Es war eines der größten Comebacks der Tennisgeschichte. Zunächst wurde noch von »guter Auslosung«, von »Glück« und von der »Abwesenheit einiger Topstars« geraunt, aber als Capriati kurze Zeit später mit den French Open das größte Sandplatzturnier der Welt gewann, verstummte die Kritik.

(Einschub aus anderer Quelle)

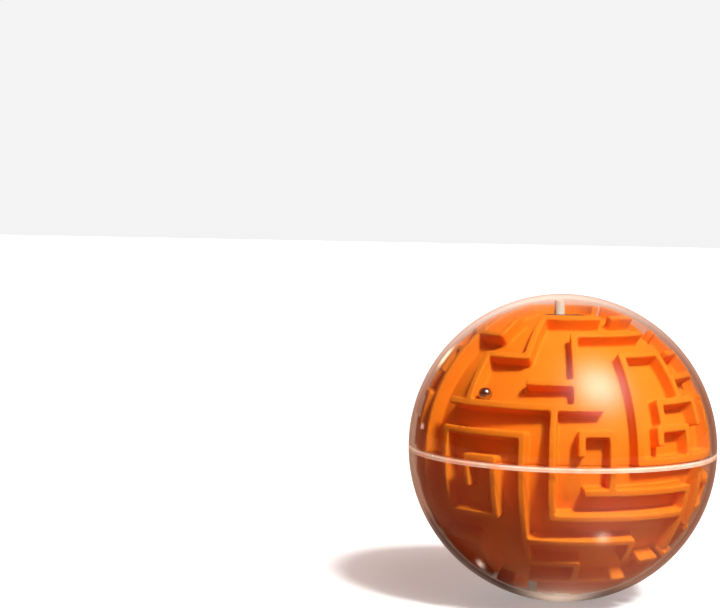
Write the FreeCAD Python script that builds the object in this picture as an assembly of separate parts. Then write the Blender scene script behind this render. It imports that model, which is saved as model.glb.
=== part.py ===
import FreeCAD, Part
import math
import os

# Clear sphere maze puzzle. Millimetres, +Z up, origin at the centre of the sphere.
# Longitude 0 faces -Y and grows towards +X; latitude is measured from the equator.

# ---- driving dimensions -------------------------------------------------
SHELL_R = 47.5          # outer radius of the clear sphere
SHELL_WALL = 1.5        # shell wall
SEAM_CHAMFER = 0.4      # chamfer on each outer rim edge, the pair makes the seam groove
LAP_DEPTH = 1.2         # depth of the stepped lap joint at the seam
LAP_WALL = 0.7          # thickness of the inner lip
LAP_GAP = 0.1           # clearance in the lap joint

TOP_R = 45.5            # radius of the tops of the maze walls
FLOOR_R = 41.6          # radius of the channel floor
CORE_IN_R = 39.6        # inner radius of the hollow core
WALL_T = 2.15           # thickness of the maze walls

PEG_D = 2.4             # locating pegs between the core halves
PEG_L = 4.0
PEG_SOCKET_D = 2.5
PEG_BOSS_D = 5.0
PEG_BOSS_L = 7.0
PEG_CIRCLE_R = 37.0
PEG_ANGLES = (20, 110, 200, 290)

PAD_D = 12.4            # round pads let into the floor at the poles
PAD_T = 0.8
PAD_TOP_Z = 41.1
PAD_POCKET_D = 12.6
POLE_BOSS_D = 16.0      # thickening behind each pole pocket
POLE_BOSS_Z = 37.5

PIN_OD = 3.2            # hollow pins that key the core to the shell
PIN_ID = 1.0
PIN_POCKET_D = 3.3
PIN_FOOT_Z = 38.7
PIN_TOP_Z = 45.7
PIN_UP_XY = (-1.6, 2.4)
PIN_DOWN_XY = (-2.9, 0.0)
SPIGOT_D = 0.9          # spigot moulded in the shell, inside the pin's bore
SPIGOT_END_Z = 43.6

BALL_D = 4.0            # loose steel ball
BALL_R_POS = 43.7       # radius of the ball's centre
BALL_LON = -34.65
BALL_LAT = 25.9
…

Sie schaffte es sogar, die Weltranglistenposition Nummer eins zu erobern. Mittlerweile gilt Jennifer Capriati als einzige Spielerin, die die Williams-Sisters gefährden kann. Die deutsche Spitzenspielerin Barbara Rittner sagt: »Da fällt mir im Moment nur eine ein. Die einzige, die Serena und Venus schlagen kann, wenn die gut in Form sind, ist Jennifer Capriati. Die hat das nötige Tennistalent und auch die nötige Physis dafür.«

Ihr Vater Stefano, weiterhin häufig dabei, wenn seine Tochter spielt, hat eine neue Funktion. Er ist kein Cheftrainer mehr, sondern größter Fan. Das Training wird von Profis geleitet, und ein Sieg in Wimbledon fehlt Jennifer Capriati immer noch.